— start DATA BLOCK —

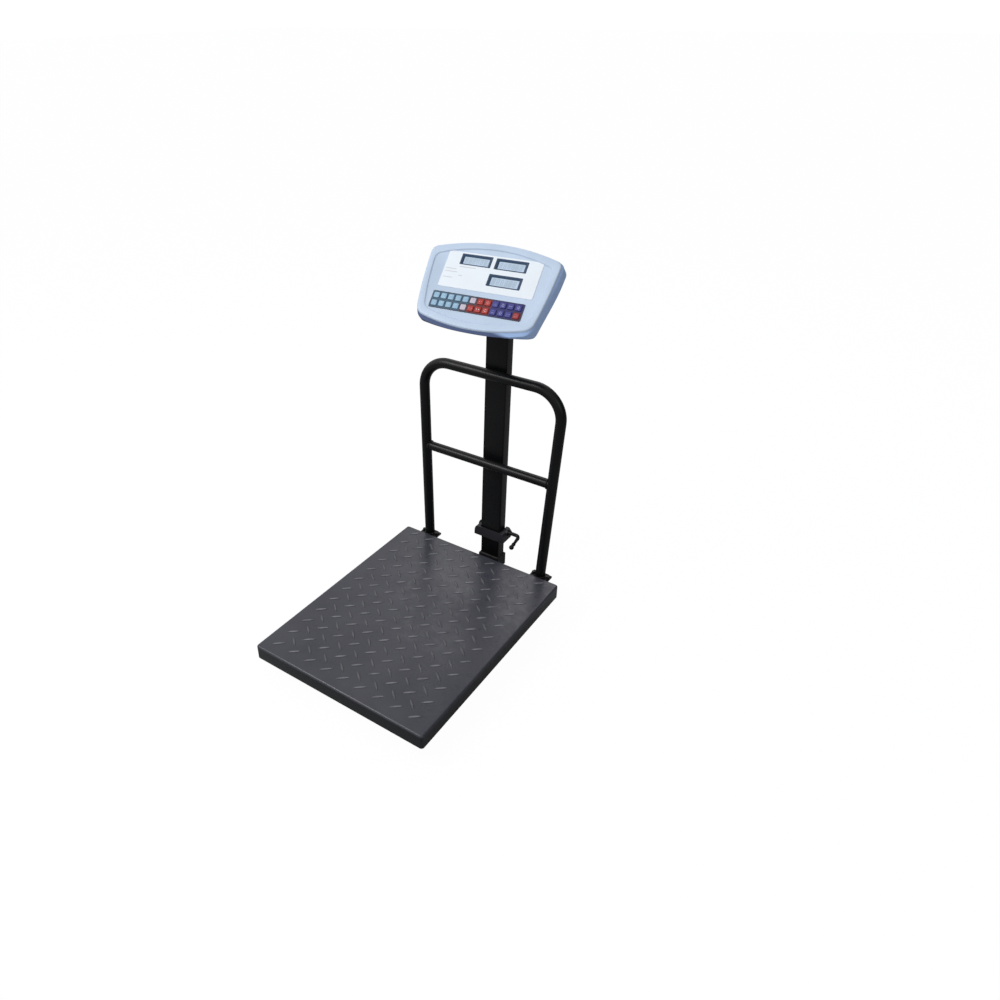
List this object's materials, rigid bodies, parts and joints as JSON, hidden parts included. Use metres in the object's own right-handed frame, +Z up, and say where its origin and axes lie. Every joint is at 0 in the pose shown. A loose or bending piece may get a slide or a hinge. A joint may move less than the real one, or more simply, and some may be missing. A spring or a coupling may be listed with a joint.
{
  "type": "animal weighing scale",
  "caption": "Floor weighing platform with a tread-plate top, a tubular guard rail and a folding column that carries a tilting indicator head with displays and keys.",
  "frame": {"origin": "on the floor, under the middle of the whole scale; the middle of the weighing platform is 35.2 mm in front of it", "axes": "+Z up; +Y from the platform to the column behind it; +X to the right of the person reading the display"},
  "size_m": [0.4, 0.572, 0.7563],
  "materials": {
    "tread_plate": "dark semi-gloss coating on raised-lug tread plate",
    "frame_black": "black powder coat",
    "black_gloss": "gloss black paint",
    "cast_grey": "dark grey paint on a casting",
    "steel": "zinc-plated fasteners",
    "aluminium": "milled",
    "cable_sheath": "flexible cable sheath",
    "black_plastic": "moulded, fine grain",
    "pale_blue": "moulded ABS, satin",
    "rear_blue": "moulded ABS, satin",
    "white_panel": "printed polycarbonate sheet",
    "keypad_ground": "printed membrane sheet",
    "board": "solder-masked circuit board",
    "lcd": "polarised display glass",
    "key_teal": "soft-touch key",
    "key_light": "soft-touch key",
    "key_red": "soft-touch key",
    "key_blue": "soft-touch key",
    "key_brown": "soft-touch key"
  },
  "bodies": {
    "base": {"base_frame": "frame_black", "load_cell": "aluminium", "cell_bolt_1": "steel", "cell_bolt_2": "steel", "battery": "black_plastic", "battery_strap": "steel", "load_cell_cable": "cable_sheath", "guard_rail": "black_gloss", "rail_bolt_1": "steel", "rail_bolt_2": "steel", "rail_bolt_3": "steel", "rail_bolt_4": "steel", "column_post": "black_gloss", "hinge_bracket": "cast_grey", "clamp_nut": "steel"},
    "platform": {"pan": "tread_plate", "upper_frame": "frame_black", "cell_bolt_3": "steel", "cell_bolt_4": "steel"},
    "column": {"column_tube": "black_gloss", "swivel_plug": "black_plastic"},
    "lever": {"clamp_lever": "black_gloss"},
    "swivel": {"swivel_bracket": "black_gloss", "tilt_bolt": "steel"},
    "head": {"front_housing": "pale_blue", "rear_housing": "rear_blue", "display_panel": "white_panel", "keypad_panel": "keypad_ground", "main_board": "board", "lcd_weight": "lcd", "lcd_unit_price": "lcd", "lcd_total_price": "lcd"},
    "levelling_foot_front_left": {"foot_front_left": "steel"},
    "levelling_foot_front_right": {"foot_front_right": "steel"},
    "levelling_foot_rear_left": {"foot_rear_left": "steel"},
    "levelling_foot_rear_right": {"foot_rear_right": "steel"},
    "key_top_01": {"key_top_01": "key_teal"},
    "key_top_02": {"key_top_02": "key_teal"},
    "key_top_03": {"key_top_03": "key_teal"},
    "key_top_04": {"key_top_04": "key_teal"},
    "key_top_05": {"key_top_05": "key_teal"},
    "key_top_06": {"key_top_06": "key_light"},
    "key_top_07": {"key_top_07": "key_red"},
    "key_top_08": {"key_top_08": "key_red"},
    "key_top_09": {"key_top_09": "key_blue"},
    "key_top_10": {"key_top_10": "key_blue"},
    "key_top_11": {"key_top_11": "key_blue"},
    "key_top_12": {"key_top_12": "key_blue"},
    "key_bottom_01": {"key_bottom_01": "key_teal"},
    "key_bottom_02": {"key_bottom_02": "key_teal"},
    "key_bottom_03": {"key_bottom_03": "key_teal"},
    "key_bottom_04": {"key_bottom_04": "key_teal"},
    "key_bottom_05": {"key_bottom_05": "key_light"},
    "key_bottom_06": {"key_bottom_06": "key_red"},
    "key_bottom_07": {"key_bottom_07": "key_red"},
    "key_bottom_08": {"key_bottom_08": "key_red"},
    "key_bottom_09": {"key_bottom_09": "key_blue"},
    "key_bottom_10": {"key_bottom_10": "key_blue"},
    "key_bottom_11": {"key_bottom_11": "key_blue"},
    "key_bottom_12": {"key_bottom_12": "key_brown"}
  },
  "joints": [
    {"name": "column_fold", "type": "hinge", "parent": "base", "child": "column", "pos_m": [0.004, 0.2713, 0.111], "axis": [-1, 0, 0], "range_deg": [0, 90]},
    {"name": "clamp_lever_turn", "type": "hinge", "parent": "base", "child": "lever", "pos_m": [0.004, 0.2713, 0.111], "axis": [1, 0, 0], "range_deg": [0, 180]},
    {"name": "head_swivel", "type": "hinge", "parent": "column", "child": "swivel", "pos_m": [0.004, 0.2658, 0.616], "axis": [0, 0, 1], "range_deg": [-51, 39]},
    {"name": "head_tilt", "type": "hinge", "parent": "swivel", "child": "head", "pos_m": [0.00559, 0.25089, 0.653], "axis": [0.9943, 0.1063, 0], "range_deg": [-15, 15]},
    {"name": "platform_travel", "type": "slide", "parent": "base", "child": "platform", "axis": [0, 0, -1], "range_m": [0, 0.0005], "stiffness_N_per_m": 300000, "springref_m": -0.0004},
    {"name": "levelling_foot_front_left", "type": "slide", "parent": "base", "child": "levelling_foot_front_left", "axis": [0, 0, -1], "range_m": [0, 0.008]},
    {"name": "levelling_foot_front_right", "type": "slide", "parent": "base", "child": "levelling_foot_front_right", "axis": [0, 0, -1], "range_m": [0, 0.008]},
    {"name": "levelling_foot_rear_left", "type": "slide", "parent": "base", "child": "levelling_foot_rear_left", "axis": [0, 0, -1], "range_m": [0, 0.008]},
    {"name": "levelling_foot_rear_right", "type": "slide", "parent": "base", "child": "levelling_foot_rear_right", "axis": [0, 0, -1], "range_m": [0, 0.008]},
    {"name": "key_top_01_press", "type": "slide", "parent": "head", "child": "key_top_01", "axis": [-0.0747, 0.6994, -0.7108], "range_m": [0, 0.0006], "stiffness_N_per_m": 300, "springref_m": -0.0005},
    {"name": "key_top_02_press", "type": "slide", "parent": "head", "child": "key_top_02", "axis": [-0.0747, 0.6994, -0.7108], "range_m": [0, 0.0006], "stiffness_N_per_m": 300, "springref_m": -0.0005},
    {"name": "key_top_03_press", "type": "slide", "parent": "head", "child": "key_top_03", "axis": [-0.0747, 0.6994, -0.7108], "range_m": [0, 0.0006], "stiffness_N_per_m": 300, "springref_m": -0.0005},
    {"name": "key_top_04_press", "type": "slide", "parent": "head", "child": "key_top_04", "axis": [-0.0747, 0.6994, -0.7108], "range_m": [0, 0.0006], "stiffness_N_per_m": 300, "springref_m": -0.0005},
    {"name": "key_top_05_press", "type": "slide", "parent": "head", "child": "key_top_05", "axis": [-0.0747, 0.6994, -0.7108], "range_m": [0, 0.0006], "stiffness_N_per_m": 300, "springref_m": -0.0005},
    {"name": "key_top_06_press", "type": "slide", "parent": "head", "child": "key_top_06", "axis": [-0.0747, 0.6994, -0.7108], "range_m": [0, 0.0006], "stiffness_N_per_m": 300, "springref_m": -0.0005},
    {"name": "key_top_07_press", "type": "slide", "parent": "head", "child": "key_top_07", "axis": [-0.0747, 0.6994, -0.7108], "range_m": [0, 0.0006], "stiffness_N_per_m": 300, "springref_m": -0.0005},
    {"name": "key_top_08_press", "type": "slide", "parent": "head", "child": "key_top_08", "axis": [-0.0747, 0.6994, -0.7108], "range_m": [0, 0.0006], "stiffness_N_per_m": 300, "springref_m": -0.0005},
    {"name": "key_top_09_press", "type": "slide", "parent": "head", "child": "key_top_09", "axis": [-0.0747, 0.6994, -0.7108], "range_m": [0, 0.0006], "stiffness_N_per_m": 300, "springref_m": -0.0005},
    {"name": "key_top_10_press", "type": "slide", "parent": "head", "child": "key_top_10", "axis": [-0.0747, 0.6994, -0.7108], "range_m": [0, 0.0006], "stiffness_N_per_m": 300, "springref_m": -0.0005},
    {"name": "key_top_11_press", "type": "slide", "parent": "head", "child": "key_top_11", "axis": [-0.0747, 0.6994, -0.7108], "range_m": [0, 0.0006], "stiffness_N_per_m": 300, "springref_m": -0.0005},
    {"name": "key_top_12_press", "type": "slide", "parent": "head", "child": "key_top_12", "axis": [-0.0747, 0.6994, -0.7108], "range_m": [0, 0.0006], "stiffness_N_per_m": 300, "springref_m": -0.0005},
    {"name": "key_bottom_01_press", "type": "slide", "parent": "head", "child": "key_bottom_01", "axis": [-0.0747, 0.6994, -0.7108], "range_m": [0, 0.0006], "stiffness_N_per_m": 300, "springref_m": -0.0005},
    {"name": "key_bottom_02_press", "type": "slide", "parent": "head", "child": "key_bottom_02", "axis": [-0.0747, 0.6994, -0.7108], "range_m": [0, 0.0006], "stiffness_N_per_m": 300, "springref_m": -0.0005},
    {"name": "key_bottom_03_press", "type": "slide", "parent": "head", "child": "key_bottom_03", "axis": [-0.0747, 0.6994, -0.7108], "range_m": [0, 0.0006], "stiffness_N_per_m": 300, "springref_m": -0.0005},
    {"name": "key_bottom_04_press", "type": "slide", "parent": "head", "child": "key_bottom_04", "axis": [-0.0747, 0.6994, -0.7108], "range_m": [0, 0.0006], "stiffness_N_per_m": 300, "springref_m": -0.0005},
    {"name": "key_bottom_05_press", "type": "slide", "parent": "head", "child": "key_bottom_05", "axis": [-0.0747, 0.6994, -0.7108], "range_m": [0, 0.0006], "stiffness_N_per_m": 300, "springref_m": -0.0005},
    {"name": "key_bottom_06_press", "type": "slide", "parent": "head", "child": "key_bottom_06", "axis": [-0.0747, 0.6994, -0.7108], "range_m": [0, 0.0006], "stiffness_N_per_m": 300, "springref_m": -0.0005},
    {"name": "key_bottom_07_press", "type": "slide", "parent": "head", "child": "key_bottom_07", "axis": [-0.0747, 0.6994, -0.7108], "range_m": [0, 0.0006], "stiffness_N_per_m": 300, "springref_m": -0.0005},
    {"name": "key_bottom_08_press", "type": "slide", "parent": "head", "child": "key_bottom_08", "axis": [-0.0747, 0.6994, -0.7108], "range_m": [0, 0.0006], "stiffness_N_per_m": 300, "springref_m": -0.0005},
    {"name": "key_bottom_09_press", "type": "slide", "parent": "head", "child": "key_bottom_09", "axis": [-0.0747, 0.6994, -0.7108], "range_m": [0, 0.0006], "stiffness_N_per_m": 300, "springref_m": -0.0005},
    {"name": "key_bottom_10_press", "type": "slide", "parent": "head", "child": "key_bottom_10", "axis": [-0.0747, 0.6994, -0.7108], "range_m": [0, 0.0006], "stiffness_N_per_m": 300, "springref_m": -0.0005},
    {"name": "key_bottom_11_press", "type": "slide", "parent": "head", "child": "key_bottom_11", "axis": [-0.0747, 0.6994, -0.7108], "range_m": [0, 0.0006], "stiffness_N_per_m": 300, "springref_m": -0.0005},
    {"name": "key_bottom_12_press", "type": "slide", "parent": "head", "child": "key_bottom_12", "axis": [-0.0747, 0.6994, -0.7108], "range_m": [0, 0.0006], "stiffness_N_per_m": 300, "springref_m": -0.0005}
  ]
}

— end DATA BLOCK —

Search the lines for the string "bodies" and copy every line that has it.

## [ANSWER TO THE PROBLEM]
List this object's materials, rigid bodies, parts and joints as JSON, hidden parts included. Use metres in the object's own right-handed frame, +Z up, and say where its origin and axes lie. Every joint is at 0 in the pose shown. A loose or bending piece may get a slide or a hinge. A joint may move less than the real one, or more simply, and some may be missing. A spring or a coupling may be listed with a joint.
  "bodies": {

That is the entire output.